04. Marcel Proust. Sur la Lecture. Partie 4/9.

... Avant d'essayer de montrer, au seuil des « Trésors des Rois », pourquoi à mon avis la Lecture ne doit pas jouer dans la vie le rôle prépondérant que lui assigne Ruskin dans ce petit ouvrage, je devais mettre hors de cause les charmantes lectures de l'enfance dont le souvenir doit rester pour chacun de nous une bénédiction.

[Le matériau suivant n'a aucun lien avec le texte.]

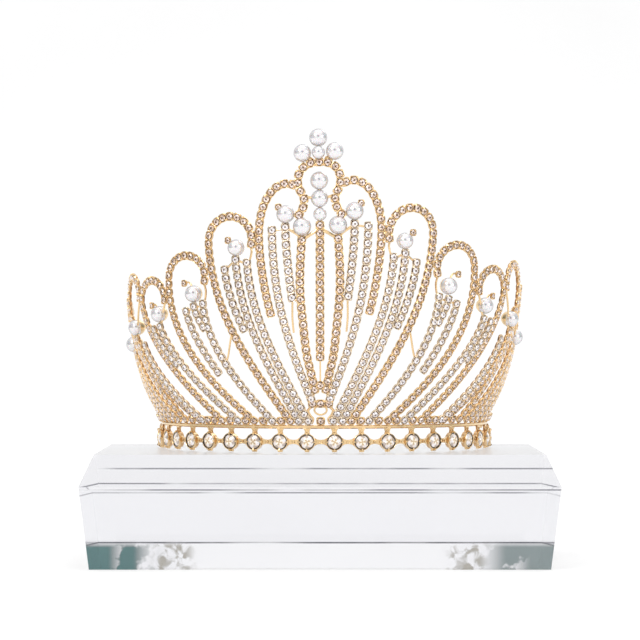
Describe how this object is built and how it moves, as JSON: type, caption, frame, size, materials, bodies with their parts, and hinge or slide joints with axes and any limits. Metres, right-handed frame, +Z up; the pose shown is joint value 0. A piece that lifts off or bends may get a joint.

Sans doute je n'ai que trop prouvé par la longueur et le caractère du développement qui précède ce que j'avais d'abord avancé d'elles : que ce qu'elles laissent surtout en nous, c'est l'image des lieux et des jours où nous les avons faites. Je n'ai pas échappé à leur sortilège. Voulant parler d'elles, j'ai parlé de toute autre chose que des livres parce que ce n'est pas d'eux qu'elles m'ont parlé. Mais peut-être les souvenirs qu'elles m'ont l'un après l'autre rendus en auront-ils eux-mêmes éveillés chez le lecteur et l'auront-ils peu à peu amené, tout en s'attardant dans ces chemins fleuris et détournés, à recréer dans son esprit l'acte psychologique original appelé lecture, avec assez de force pour pouvoir suivre maintenant comme au dedans de lui-même les quelques réflexions qu'il me reste à présenter. Pour nous, qui ne voulons ici que discuter en elle-même, et sans nous occuper de ses origines historiques, la thèse de Ruskin, nous pouvons la résumer assez exactement par ces mots de Descartes, que « la lecture de tous les bons livres est comme une conversation avec les plus honnêtes gens des siècles passés qui en ont été les auteurs ».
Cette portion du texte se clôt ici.